TG 120.1, later redesignated Escort Group 32, subsequently performed anti-submarine hunter-killer group and support unit duties for convoys in the western approaches to the United Kingdom. During the closing weeks of the European war, William T. Powell patrolled shallow water approaches, sank floating and drifting mines, and supported the escorts for 12 convoys in submarine-infested waters. She based on Derry, Northern Ireland, from 5 April to 23 May, through the cessation of hostilities with Germany and, after that enemy's capitulation, helped to accept the surrender of German U-boats.

Released from the 12th Fleet and the Western Approaches Command on 24 May 1945, the destroyer escort soon sailed for home, entering the Brown Shipbuilding Company, Inc., yard in Houston, Texas, on 15 June for conversion to a radar picket ship. However, in mid-August while she was in the yard for alterations, Japan capitulated.

===Post-war activities, 1945-1946===
She departed her conversion yard on 22 October 1945 and soon proceeded to Guantanamo Bay, Cuba, for refresher training. Following post-shakedown availability, William T Powell trained in Casco Bay into late January 1946 and underwent a logistics period at Boston. She then sailed to Miami, Florida, where she joined the presidential yacht, , from 8 to 13 February before sailing for Norfolk. She later pushed on for Quonset Point, Rhode Island, on 31 March and, in April, plane-guarded for the escort carrier , in company with , in Narragansett Bay and off Norfolk and participated in fleet exercises at Guantanamo Bay and Culebra in May.

Departing the latter on 20 May, William T. Powell sailed for New York in company with the carrier and Reuben James. The destroyer escort subsequently returned to the Norfolk and Casco Bay operating areas in early June and July before visiting Bar Harbor, Maine, for 4th of July celebrations.
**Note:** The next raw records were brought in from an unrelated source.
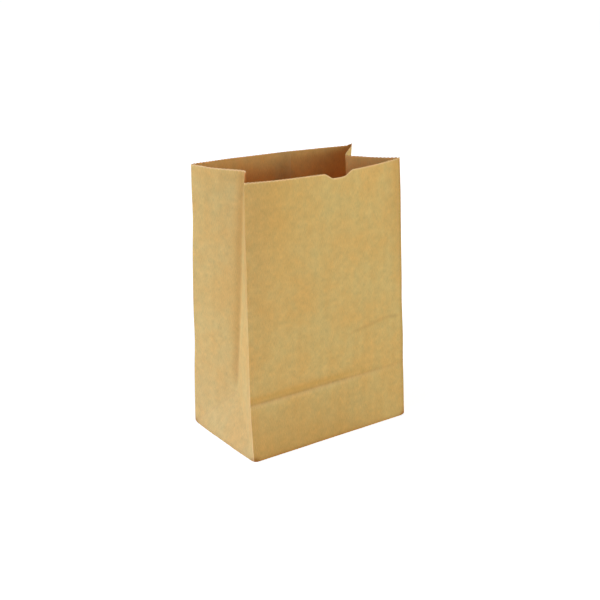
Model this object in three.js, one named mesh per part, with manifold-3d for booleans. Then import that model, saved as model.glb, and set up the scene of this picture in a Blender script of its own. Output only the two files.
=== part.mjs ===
import * as THREE from 'three';
import { mergeVertices } from 'three/addons/utils/BufferGeometryUtils.js';
import Module from 'manifold-3d';

// Brown paper lunch bag, standing open. One sheet of kraft paper is folded into a tube with a pleated
// gusset down each side, glued along a lap in the back panel, and closed by a square block bottom.
// Millimetres, +Z up. The front panel faces -Y, and the origin is the middle of the bottom, where it stands.

// The sheet
const bagWidth = 152; // front and back panels, fold to fold
const bagDepth = 87; // side gussets laid flat, and so the depth of the bottom
const bagHeight = 214; // bottom fold to top edge
const paperThickness = 0.12;

// How far the open bag's upright folds have moved in towards its middle, at the top edge
const frontLeftLean = 13.5;
const frontRightLean = 20.5;
const backLeftLean = 1.5;
const backRightLean = 4;

// How far the middle of each panel bows out past its two folds, at the top edge
const frontBow = 10;
const backBow = 6;

// Crease across the front panel, where the flat bag's bottom was folded up against it,
// and how far it has sprung in at each end
const creaseHeight = 46;
const creaseLeftPush = 5;
const creaseRightPush = 6;

const pleatRound = 5; // paper on each side of a pleat's fold that curves round it at the top
const footHeight = 1; // the lowest stretch of every wall is upright

// Top edge, cut by a toothed knife, with a thumb notch in the front panel
const toothPitch = 3;
const toothDepth = 0.5;
const notchWidth = 28.5;
const notchFloorWidth = 12;
const notchDepth = 4.7;
const notchCornerReach = 2; // stretch of the cut that each rounded corner takes up, either way
const notchOffset = 4.3; // notch centre, right of the panel's middle
const topBandHeight = 11; // band of wall between the last whole row of facets and the cut edge

// Glued lap down the back panel: the outer sheet's cut edge, then the inner one's
const lapWidth = 15;
const lapOffset = 12; // lap centre, right of the panel's middle as seen from the front
const lapSettle = 4; // paper that the outer sheet takes to come back into line
const cliffWidth = 0.04; // run of the step at a sheet's cut edge

// Block bottom: two long flaps overlap across the middle, outside an end flap from each gusset
const flapOverlap = 20;
const flapMargin = 0.15; // a flap's outline stops this far inside the bottom folds

// How finely the curved faces are divided
const panelStrips = 20;
const gussetStrips = 4;
const lowRows = 3;
const highRows = 12;
const cornerSteps = 4;

const paperColour = 0xc79d62;
const paperRoughness = 0.85;

const halfWidth = bagWidth / 2;
const halfDepth = bagDepth / 2;
const perimeter = 2 * (bagWidth + bagDepth);
const rightStart = bagWidth;
const backStart = bagWidth + bagDepth;
const leftStart = 2 * bagWidth + bagDepth;

const mix = THREE.MathUtils.lerp;
const clamp = THREE.MathUtils.clamp;
const mixPoints = (a, b, share) => a.map((value, axis) => mix(value, b[axis], share));

// Shares of the way up: from the foot to the top, from the foot to the crease, and from there to the top
const rise = (height) => Math.max(0, height - footHeight) / (bagHeight - footHeight);
const lowRise = (height) => clamp((height - footHeight) / (creaseHeight - footHeight), 0, 1);
const highRise = (height) => clamp((height - creaseHeight) / (bagHeight - creaseHeight), 0, 1);

// A panel that bows out draws its two folds together by the arc's extra length
const bowedHalfWidth = (bow) => halfWidth - (4 * bow * bow) / (3 * bagWidth);

// Front panel: hinged at its crease, leaning back at both folds and bowed out between them.
// across runs from -1 at the left fold to 1 at the right fold.
function frontPoint(across, height) {
  const low = lowRise(height);
  const high = highRise(height);
  const left = mix(creaseLeftPush * low, frontLeftLean, high);
  const right = mix(creaseRightPush * low, frontRightLean, high);
  const bow = frontBow * high;
  const inward = mix(left, right, (1 + across) / 2) - bow * (1 - across * across);
  return [across * bowedHalfWidth(bow), inward - halfDepth, height];
}

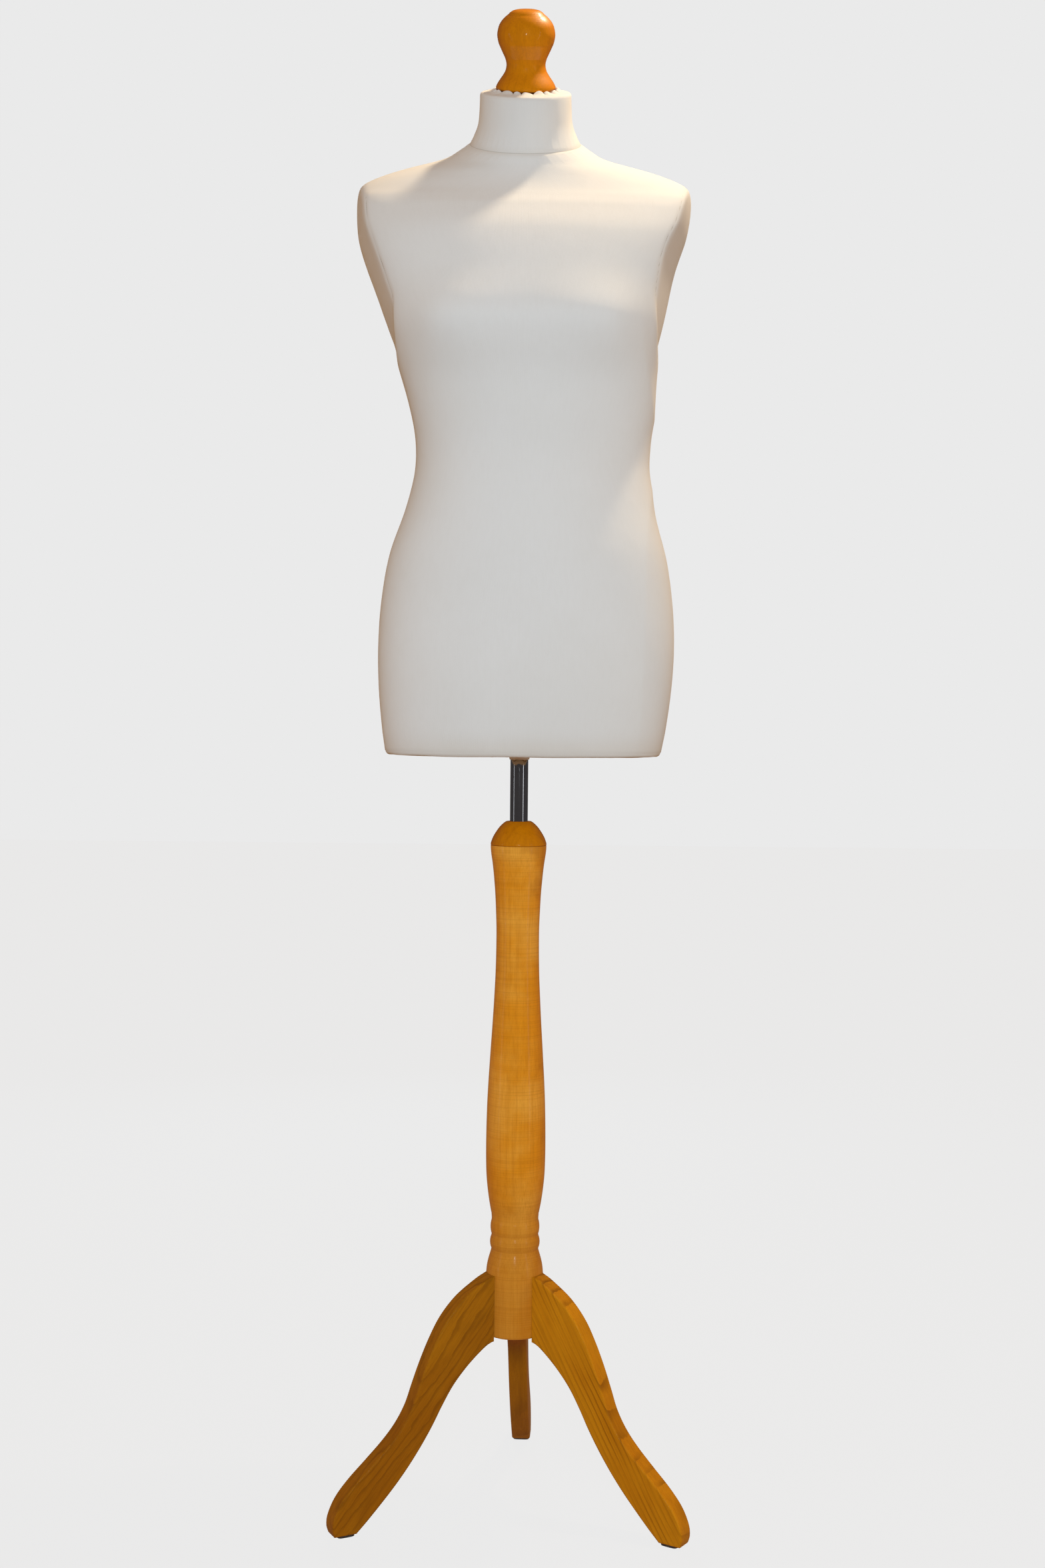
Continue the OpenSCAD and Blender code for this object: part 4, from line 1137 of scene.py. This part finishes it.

Soon thereafter, she resumed training evolutions in Casco Bay before heading south on 19 July for Pensacola, Florida. She served there as temporary relief for the destroyer and plane-guarded for while that venerable carrier was serving as a training vessel.

William T. Powell operated with one of her former World War II cohorts, , in Casco Bay later that summer and off New London served as a target vessel for submarines from 13 to 30 September. She arrived at Newport, Rhode Island, on 30 September, moored alongside for a three-week tender availability, and subsequently departed Newport on 22 October, bound for Casco Bay where she arrived the same day. She conducted Navy Day observances there on the 27th before she transited the Cape Cod Canal and arrived at New London on 12 December. She spent the remainder of the year operating on training evolutions with submarines.

=== 1947-1958===
For the next 11 years, William T. Powell operated off the eastern seaboard of the United States ranging from Casco Bay to Cape Henry to Key West and into the West Indies and Guantanamo Bay. Her ports of call included Newport; Norfolk; Boston; New York City; Port-au-Prince, Haiti; Culebra and San Juan, Puerto Rico; Havana and Santiago, Cuba; Saint Thomas, U.S. Virgin Islands; and Nassau, Bahamas.

During that period, the ship underwent several changes of status and two reclassifications. On 5 November 1948, she was assigned to the 4th Naval District and homeported at the Philadelphia Naval Shipyard to serve as a Naval Reserve Training ship. On 18 March 1949, the warship was reclassified DER-213. Decommissioned on 9 December 1949, the vessel was reactivated on 28 November 1950 and resumed the role of an NRT ship. She was reclassified DE-213 on 1 December 1954 and continued training duty until September 1957. On 31 March 1955 the S.S. Mormacspruce, a cargo vessel and William T. Powell collided at approximately 2015 hrs. The Mormacspruce had bow damage and the Powell suffered severe hull damage to her aft starboard side. No one was killed, but 2 sailors on the Powell were injured. William T. Powell was placed out of commission, in reserve, at Philadelphia on 17 January 1958.

=== Final disposal ===
Struck from the Navy List on 1 November 1965 William T. Powell was sold on 3 October 1966 to the North American Smelting Company, Wilmington, Delaware, and was scrapped. Her name plate is on display at the Freedom Park.

== Awards ==
Although she participated in the defense of Convoy UGS-48 on 1 August 1944, and was in proximity to enemy forces, William T. Powell inexplicably received no battle star for that action.